After seasonal adjustment, the U.S. National Index posted a month-over-month increase of 0.2%, while both the 20-City and 10-City Composite reported a monthly rise of 0.3%.
“Accounting for seasonality of home purchases, we have witnessed 14 consecutive record highs in our National Index,” says Brian D. Luke, CFA, Head of Commodities, Real & Digital Assets. “While the S&P 500 has achieved 39 record highs and the S&P GSCI Gold TR hit 35 record highs, housing is following a similar trajectory. The growth has come at a cost, with all but two markets decelerating last month, eight markets seeing monthly declines, and the slowest annual growth nationally in 2024. Overall, the indices continue to grow at a rate that exceeds long-run averages after accounting for inflation.

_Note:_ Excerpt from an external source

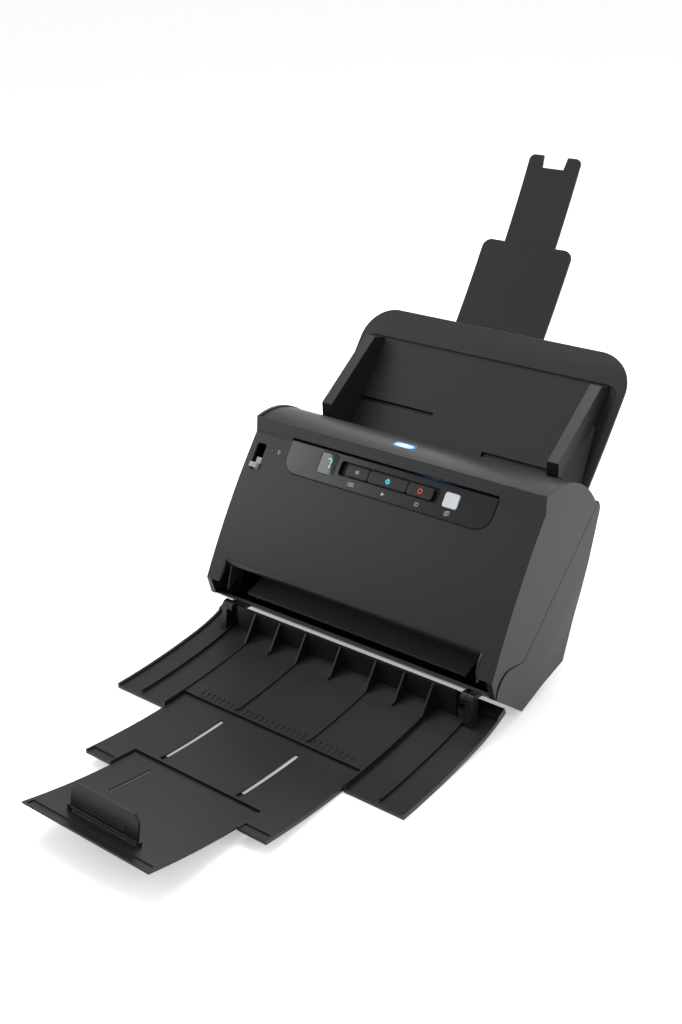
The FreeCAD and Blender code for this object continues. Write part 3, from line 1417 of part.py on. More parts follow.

“We continue to observe outperformance in most low-price tiers in the market on a three- and five-year horizon,” Luke continued. “The low-price tier of Tampa was the best performing market nationally with five-year performance of 88%. The New York market was the best market annually, posting a gain of 8.9%. New York’s low-tier index, which include home values up to $533,000, helped drive that growth with 10.8% annual gains. Over five years, markets such as New York and Atlanta saw low-price-tiered indices outperforming their market by as much as 20% and 18%, respectively. The relative outperformance of low-price-tiered indices has both benefited first-time homebuyers as well as made it more difficult for those looking for a starter home. The opposite is happening in California, which has the most expensive high-price tiers in the nation, all well over $1 million. The rich are getting richer in San Diego, Los Angeles, and San Francisco where their high-price-tiered indices outperformed on a one- and three-year basis.”
emphasis added
This graph shows the nominal seasonally adjusted Composite 10, Composite 20 and National indices (the Composite 20 was started in January 2000).
The Composite 10 index was up 0.3% in July (SA). The Composite 20 index was up 0.3% (SA) in July. The National index was up 0.2% (SA) in July.
The Composite 10 SA was up 6.8% year-over-year (down from 7.4% the previous month). The Composite 20 SA was up 5.9% year-over-year (down from 6.5%). The National index SA was up 5.0% year-over-year (down from 5.5%).